May 11th, 2010 11:59 AM by Diego Quintero
Over the past year I have seen many investors attempting to revisit the old business model of the “fix-n-flip.” This type of investing proved to be simple and lucrative to most people from 2001 to late 2005, even for the novice investor. As investors flock back to the marketplace, they are finding themselves in between a rock and a hard place - trying to find a common ground between themselves, buyers and banks.
The major dilemma lies in the appraisal. When the new buyer needs a mortgage to purchase a home, an appraisal is performed. This will allow the bank to measure risk, based on the home’s value and additional information contained therein.
The new laws that affect appraising (Home Valuation Code of Conduct or HVCC) have further depressed the market. As appraisers are seemingly drafting reports that lack in-depth research and careful analysis, we are finding that home values are reported very conservatively. While this allows banks to mitigate risk on declining markets, it is not boding well for the investor who wanted to make a quick buck. The result is usually a low appraisal, which leads to either renegotiating the sales price to a lesser value, or the transaction falling apart.
Another issue lies in time lines regarding the earliest that a property can be sold after purchase.
For example, the Federal Housing Administration (FHA) has written separate guidelines for these kinds of homes. Two appraisals are generally required and the bank will use the value of the lesser report.
Additionally, a line-item cost breakdown may be required. This means that the investor will need to provide proof of items that were purchased, including labor.

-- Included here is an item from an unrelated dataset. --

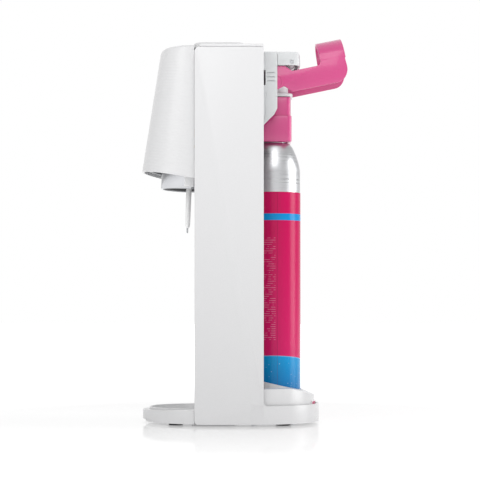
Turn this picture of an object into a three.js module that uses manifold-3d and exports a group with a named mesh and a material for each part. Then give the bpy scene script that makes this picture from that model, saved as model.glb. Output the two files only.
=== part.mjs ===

Usually investors who are savvy, will do some of the work themselves or barter with workmen to decrease their costs to improve the home. Both guidelines are challenging to overcome, but if you acquire a home at a low value, it may still result in a winning situation.
The FHA has those separate guidelines that reach the 90-day period of ownership. After 90 days, the new buyer can use the FHA loan program, and may forgo the added rules leaving the investor in a better position.
Some conventional lenders, as opposed to FHA, have a 6-month time period before a resale can take place. Those lenders are usually the conservative, yet better-priced lenders. However, they can also request the line-item cost breakdown sheet in the event that the appraisal comes in low and a rebuttal to the report is issued.
For the most part, rebuttals do not work to increase the value of an appraisal. The bank usually selects the conservative value before lending on a property. There have, however, been remote cases where a rebuttal works.
There are several other factors realtors and investors should know before entering the marketplace.
In order to be a valuable resource for investors, Realtors should know the details of a typical fix’n flip scenario. Your mortgage broker can be the most essential resource to ensure investors a successful outcome. A knowledgeable mortgage broker can partner with the real estate agent to create a more detailed and accurate comparative analysis and help the investor gain confidence.
Begin building teams that work to protect the investor and create more business for the future.